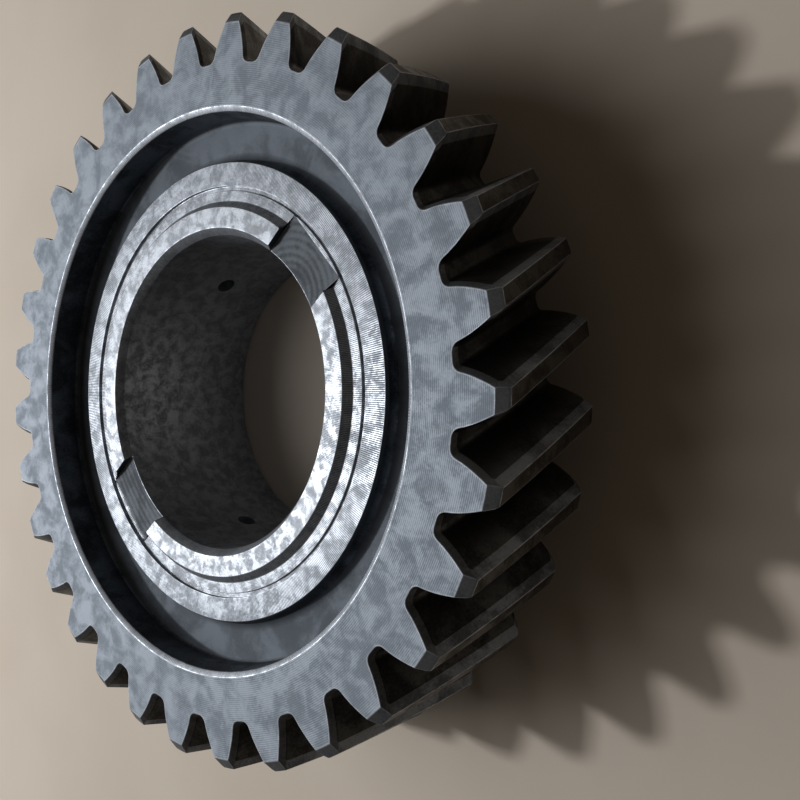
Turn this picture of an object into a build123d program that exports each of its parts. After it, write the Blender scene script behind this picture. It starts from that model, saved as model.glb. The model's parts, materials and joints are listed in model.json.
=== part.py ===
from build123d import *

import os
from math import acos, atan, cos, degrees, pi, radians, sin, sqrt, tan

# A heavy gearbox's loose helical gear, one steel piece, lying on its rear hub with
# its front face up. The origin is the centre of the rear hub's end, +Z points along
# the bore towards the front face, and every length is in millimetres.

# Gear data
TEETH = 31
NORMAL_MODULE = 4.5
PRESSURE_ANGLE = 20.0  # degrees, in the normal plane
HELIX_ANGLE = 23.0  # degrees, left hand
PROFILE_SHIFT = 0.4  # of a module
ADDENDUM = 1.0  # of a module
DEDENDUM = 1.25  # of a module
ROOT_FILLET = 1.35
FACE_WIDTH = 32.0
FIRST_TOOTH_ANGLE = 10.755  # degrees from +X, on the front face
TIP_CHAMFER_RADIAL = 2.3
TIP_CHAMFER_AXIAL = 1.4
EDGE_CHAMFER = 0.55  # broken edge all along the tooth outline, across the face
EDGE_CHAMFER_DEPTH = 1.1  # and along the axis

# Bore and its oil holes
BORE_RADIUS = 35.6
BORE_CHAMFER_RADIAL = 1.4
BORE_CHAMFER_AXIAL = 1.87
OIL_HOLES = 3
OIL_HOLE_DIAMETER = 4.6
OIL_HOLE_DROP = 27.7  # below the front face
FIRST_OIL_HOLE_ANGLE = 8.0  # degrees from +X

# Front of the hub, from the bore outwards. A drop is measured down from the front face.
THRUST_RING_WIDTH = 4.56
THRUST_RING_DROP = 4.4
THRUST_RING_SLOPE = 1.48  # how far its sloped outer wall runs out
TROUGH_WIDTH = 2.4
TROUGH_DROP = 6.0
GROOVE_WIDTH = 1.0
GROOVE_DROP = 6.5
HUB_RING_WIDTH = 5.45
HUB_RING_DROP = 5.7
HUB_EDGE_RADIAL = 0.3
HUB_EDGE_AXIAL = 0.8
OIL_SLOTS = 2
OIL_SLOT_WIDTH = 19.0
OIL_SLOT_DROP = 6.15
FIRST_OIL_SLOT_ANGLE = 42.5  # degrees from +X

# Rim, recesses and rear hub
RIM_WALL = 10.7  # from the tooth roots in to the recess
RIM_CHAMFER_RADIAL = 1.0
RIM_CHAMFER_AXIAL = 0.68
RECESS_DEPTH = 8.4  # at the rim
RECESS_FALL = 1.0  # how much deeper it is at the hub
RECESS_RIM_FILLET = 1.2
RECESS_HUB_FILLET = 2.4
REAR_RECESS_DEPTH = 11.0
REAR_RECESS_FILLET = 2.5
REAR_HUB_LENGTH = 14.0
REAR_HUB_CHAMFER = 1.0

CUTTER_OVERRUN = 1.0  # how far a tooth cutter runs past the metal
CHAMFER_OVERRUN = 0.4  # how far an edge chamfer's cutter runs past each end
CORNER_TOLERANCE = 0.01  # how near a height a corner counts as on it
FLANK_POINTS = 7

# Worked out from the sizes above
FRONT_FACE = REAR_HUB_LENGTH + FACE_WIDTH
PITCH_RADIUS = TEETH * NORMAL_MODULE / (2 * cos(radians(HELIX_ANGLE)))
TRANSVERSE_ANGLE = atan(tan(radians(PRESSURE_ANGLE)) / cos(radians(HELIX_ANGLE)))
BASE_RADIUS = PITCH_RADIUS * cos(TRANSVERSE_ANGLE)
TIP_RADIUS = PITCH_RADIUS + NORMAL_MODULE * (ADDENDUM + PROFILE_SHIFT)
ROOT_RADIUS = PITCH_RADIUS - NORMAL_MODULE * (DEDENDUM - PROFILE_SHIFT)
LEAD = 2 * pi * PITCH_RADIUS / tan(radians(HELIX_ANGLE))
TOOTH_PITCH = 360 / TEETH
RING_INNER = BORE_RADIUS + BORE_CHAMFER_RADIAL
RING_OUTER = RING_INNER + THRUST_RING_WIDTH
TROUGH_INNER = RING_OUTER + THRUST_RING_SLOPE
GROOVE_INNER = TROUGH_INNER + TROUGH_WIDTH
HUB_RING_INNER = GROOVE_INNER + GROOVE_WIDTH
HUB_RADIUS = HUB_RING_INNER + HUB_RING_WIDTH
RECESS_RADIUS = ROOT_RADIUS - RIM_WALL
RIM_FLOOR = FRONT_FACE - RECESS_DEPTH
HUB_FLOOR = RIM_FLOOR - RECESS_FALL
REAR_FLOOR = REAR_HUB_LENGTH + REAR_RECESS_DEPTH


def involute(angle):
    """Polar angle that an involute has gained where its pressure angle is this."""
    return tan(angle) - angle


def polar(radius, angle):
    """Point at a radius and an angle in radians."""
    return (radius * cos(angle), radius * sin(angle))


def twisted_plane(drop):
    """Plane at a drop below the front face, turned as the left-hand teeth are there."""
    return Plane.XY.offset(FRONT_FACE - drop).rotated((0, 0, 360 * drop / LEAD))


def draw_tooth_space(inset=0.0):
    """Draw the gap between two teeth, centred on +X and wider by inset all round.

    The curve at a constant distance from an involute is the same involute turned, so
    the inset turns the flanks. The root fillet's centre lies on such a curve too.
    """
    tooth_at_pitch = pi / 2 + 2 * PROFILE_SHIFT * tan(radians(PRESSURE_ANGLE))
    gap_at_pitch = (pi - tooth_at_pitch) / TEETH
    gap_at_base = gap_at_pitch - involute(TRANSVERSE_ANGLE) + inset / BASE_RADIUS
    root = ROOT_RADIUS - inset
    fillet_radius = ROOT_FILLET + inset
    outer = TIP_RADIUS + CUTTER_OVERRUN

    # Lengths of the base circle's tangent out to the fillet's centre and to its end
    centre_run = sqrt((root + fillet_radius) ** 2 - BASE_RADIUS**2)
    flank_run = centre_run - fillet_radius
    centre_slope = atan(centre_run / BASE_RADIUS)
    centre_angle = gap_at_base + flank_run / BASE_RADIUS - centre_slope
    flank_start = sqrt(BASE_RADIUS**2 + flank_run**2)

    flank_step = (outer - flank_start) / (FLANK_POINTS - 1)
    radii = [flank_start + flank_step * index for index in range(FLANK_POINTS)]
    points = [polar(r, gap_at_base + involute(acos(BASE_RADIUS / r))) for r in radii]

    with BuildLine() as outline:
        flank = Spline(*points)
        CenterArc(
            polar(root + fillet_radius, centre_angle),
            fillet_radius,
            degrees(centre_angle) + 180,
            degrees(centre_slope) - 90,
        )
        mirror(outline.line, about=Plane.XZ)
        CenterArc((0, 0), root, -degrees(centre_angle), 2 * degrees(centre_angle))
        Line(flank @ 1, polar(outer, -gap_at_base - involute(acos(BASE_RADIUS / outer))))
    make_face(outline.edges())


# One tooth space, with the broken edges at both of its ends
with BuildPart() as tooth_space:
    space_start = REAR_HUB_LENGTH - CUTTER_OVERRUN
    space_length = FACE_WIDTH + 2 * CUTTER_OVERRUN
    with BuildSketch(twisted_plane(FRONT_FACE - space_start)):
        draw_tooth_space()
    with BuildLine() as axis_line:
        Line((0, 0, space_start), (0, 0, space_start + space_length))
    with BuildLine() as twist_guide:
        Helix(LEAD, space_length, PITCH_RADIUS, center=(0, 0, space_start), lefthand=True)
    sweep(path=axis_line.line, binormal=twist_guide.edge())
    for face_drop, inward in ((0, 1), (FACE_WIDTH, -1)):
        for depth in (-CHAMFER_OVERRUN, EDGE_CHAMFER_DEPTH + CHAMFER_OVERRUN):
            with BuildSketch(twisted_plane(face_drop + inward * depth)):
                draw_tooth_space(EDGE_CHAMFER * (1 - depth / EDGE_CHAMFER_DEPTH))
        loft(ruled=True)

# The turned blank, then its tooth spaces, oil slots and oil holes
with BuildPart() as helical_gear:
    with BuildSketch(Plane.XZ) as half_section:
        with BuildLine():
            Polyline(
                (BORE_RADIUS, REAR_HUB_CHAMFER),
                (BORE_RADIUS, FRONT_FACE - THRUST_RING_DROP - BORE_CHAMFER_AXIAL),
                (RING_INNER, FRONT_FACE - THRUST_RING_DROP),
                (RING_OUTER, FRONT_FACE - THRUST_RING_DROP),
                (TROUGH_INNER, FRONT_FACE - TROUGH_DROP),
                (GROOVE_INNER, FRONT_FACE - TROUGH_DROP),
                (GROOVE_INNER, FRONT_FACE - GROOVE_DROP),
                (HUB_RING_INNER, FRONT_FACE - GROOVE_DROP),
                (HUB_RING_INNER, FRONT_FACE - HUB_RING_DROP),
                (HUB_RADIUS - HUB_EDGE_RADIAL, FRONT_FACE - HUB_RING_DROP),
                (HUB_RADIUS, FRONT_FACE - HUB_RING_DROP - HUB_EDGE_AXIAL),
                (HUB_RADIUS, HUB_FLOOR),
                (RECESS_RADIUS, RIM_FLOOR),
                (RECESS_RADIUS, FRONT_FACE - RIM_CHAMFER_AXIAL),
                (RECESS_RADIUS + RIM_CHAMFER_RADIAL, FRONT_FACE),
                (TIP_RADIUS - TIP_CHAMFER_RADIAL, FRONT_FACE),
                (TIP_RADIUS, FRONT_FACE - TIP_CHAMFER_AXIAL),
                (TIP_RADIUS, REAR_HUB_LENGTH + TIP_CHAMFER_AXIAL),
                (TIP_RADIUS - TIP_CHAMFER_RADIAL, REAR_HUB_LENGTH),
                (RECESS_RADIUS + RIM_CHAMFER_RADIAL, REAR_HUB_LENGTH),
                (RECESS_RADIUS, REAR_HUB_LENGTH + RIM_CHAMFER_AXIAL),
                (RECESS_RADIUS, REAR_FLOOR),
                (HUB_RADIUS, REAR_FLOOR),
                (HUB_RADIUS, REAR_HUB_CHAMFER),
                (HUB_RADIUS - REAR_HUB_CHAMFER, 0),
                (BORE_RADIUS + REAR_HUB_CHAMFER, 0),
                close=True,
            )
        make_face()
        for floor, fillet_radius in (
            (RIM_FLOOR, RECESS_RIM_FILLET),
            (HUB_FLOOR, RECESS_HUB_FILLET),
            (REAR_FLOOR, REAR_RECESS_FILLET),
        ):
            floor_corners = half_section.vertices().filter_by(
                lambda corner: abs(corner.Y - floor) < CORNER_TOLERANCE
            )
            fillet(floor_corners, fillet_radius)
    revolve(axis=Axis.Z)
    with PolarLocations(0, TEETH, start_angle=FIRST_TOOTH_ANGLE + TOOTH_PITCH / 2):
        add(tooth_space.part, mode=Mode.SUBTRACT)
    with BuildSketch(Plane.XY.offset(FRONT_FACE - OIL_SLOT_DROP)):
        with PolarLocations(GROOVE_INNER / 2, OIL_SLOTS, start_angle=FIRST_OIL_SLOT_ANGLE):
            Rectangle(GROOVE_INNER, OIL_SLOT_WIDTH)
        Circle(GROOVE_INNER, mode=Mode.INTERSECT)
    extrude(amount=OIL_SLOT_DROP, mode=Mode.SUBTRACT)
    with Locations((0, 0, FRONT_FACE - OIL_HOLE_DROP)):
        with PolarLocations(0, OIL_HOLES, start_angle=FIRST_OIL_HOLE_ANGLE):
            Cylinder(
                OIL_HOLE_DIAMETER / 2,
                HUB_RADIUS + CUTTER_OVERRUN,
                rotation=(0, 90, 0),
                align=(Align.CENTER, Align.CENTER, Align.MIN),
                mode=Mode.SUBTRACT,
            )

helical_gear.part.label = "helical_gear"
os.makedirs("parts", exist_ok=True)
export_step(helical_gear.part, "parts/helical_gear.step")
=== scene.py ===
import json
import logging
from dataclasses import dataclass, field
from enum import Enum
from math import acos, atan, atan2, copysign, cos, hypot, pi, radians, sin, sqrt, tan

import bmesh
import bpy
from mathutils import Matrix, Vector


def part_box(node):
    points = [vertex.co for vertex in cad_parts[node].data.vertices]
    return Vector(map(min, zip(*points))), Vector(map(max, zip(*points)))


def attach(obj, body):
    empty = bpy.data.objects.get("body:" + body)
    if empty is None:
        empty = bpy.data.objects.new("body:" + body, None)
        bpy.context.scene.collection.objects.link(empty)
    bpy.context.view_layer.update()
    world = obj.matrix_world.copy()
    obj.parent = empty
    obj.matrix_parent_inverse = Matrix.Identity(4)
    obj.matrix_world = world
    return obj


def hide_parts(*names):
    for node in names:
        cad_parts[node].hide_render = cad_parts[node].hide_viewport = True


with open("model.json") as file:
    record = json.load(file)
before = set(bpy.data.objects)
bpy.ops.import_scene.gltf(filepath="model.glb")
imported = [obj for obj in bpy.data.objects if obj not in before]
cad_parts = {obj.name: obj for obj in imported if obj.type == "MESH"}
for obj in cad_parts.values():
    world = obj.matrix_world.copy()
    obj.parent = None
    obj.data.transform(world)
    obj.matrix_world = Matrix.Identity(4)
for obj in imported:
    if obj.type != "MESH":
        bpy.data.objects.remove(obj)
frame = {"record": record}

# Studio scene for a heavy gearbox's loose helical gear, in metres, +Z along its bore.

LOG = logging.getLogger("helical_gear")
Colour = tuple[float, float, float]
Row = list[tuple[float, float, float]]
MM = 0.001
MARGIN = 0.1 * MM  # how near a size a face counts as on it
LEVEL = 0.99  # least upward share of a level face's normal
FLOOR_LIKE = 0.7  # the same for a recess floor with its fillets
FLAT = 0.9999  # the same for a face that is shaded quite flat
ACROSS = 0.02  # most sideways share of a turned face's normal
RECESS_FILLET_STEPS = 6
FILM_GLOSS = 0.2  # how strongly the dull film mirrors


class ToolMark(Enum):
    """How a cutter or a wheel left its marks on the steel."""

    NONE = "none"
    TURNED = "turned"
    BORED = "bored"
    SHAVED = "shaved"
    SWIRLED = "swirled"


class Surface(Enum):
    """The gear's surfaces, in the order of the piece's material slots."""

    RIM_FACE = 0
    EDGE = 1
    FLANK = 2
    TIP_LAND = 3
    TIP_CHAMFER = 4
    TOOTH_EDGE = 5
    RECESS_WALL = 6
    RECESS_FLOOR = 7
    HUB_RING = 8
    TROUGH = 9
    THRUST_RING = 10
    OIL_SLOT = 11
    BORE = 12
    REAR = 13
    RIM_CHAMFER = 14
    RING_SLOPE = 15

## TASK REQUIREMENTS
Each line from the line containing "fillet(floor_corners, fillet_radius)" through the line containing "before = set(bpy.data.objects)" is to be transcribed exactly, and no other line.

## EXERCISE RESPONSE
            fillet(floor_corners, fillet_radius)
    revolve(axis=Axis.Z)
    with PolarLocations(0, TEETH, start_angle=FIRST_TOOTH_ANGLE + TOOTH_PITCH / 2):
        add(tooth_space.part, mode=Mode.SUBTRACT)
    with BuildSketch(Plane.XY.offset(FRONT_FACE - OIL_SLOT_DROP)):
        with PolarLocations(GROOVE_INNER / 2, OIL_SLOTS, start_angle=FIRST_OIL_SLOT_ANGLE):
            Rectangle(GROOVE_INNER, OIL_SLOT_WIDTH)
        Circle(GROOVE_INNER, mode=Mode.INTERSECT)
    extrude(amount=OIL_SLOT_DROP, mode=Mode.SUBTRACT)
    with Locations((0, 0, FRONT_FACE - OIL_HOLE_DROP)):
        with PolarLocations(0, OIL_HOLES, start_angle=FIRST_OIL_HOLE_ANGLE):
            Cylinder(
                OIL_HOLE_DIAMETER / 2,
                HUB_RADIUS + CUTTER_OVERRUN,
                rotation=(0, 90, 0),
                align=(Align.CENTER, Align.CENTER, Align.MIN),
                mode=Mode.SUBTRACT,
            )

helical_gear.part.label = "helical_gear"
os.makedirs("parts", exist_ok=True)
export_step(helical_gear.part, "parts/helical_gear.step")
=== scene.py ===
import json
import logging
from dataclasses import dataclass, field
from enum import Enum
from math import acos, atan, atan2, copysign, cos, hypot, pi, radians, sin, sqrt, tan

import bmesh
import bpy
from mathutils import Matrix, Vector


def part_box(node):
    points = [vertex.co for vertex in cad_parts[node].data.vertices]
    return Vector(map(min, zip(*points))), Vector(map(max, zip(*points)))


def attach(obj, body):
    empty = bpy.data.objects.get("body:" + body)
    if empty is None:
        empty = bpy.data.objects.new("body:" + body, None)
        bpy.context.scene.collection.objects.link(empty)
    bpy.context.view_layer.update()
    world = obj.matrix_world.copy()
    obj.parent = empty
    obj.matrix_parent_inverse = Matrix.Identity(4)
    obj.matrix_world = world
    return obj


def hide_parts(*names):
    for node in names:
        cad_parts[node].hide_render = cad_parts[node].hide_viewport = True


with open("model.json") as file:
    record = json.load(file)
before = set(bpy.data.objects)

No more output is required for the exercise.